▶ [GOAL]: Filter the entries below, keeping every line that has the word "with".

Items from a dataset
——————————
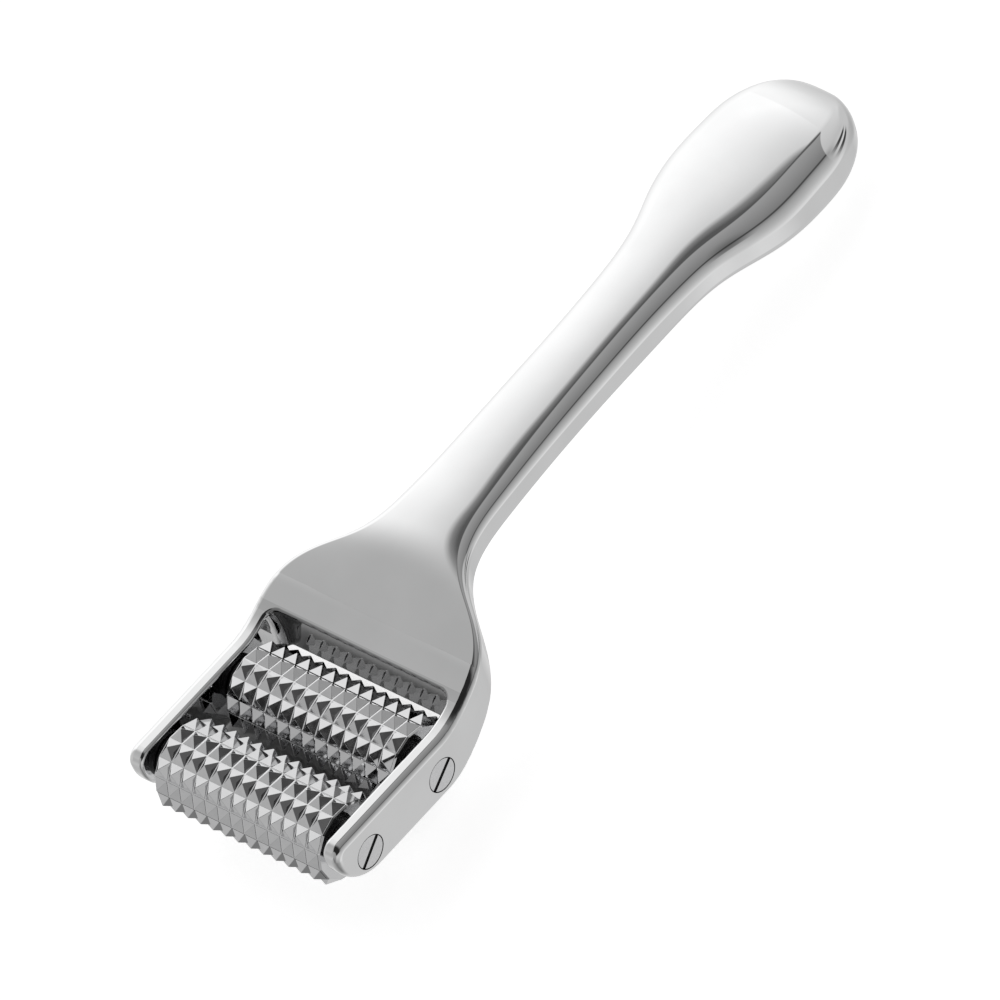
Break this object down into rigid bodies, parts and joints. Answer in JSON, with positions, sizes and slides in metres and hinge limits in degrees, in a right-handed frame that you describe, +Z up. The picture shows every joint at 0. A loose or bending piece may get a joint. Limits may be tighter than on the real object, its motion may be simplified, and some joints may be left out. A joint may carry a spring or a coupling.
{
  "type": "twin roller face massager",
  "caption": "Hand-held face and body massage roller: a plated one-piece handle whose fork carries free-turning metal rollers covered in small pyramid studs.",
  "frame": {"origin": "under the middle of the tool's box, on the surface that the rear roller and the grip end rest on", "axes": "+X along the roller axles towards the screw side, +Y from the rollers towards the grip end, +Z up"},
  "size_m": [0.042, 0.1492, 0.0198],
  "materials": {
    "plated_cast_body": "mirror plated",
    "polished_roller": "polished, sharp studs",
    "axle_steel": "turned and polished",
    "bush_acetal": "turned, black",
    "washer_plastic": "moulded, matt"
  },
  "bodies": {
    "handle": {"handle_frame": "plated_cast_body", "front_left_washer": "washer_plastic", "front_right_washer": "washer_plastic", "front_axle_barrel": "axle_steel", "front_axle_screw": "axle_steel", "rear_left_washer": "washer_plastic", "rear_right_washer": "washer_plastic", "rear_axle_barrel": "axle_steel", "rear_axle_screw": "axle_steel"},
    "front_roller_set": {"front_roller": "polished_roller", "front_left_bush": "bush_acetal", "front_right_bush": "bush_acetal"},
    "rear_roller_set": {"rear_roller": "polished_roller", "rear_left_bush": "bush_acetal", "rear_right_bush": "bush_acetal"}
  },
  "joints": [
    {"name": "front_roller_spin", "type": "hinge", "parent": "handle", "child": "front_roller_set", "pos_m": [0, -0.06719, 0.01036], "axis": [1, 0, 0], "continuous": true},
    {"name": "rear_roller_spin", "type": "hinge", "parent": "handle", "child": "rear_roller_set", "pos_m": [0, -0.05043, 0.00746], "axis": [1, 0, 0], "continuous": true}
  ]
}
——————————
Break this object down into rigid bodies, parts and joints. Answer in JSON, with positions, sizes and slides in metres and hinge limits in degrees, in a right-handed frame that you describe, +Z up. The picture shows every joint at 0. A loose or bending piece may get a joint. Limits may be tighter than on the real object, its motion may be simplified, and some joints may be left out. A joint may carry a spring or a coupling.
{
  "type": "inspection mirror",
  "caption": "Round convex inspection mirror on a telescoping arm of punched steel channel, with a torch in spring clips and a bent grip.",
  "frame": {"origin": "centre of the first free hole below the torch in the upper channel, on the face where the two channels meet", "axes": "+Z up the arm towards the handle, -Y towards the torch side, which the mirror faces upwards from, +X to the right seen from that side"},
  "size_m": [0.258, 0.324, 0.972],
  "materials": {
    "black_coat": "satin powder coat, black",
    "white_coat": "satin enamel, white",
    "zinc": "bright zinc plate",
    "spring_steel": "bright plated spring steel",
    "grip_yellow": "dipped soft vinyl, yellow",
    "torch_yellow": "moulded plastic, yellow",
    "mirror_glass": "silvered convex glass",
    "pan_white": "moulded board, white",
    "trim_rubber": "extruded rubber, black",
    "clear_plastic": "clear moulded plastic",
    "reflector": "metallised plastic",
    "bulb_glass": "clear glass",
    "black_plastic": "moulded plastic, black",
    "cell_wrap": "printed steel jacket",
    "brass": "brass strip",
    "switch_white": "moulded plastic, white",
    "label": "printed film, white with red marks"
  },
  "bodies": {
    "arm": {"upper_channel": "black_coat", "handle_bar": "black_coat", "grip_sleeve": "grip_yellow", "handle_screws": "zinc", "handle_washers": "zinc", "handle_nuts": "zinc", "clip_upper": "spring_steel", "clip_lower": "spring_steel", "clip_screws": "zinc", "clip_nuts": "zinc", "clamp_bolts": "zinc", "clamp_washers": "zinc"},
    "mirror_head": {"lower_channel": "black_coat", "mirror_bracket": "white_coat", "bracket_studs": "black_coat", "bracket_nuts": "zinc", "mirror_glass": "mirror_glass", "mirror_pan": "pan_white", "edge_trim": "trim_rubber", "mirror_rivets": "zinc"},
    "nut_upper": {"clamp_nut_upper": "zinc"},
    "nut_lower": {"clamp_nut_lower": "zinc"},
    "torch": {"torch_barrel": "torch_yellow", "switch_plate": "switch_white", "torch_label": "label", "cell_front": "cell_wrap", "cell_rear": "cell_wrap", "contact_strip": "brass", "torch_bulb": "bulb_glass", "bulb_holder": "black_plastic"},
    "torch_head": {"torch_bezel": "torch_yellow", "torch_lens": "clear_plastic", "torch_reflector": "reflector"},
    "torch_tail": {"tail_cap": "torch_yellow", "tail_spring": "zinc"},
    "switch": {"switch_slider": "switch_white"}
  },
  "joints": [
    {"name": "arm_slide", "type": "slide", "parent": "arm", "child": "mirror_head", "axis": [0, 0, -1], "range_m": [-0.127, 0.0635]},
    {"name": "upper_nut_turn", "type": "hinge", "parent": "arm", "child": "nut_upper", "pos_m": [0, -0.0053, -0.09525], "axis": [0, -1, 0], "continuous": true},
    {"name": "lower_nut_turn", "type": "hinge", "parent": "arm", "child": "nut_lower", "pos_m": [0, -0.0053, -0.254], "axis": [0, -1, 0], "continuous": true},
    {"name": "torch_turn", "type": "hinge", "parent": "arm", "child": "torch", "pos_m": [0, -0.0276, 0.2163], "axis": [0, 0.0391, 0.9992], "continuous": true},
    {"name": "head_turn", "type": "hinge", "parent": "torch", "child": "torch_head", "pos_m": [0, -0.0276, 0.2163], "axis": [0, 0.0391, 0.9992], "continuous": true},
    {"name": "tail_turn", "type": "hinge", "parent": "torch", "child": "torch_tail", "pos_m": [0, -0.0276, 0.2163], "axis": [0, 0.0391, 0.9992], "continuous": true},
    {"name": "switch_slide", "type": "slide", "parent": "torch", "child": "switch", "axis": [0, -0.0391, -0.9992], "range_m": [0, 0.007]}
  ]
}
——————————
▶ [ANSWER TO THE TASK]:
Break this object down into rigid bodies, parts and joints. Answer in JSON, with positions, sizes and slides in metres and hinge limits in degrees, in a right-handed frame that you describe, +Z up. The picture shows every joint at 0. A loose or bending piece may get a joint. Limits may be tighter than on the real object, its motion may be simplified, and some joints may be left out. A joint may carry a spring or a coupling.
Break this object down into rigid bodies, parts and joints. Answer in JSON, with positions, sizes and slides in metres and hinge limits in degrees, in a right-handed frame that you describe, +Z up. The picture shows every joint at 0. A loose or bending piece may get a joint. Limits may be tighter than on the real object, its motion may be simplified, and some joints may be left out. A joint may carry a spring or a coupling.
  "caption": "Round convex inspection mirror on a telescoping arm of punched steel channel, with a torch in spring clips and a bent grip.",
    "label": "printed film, white with red marks"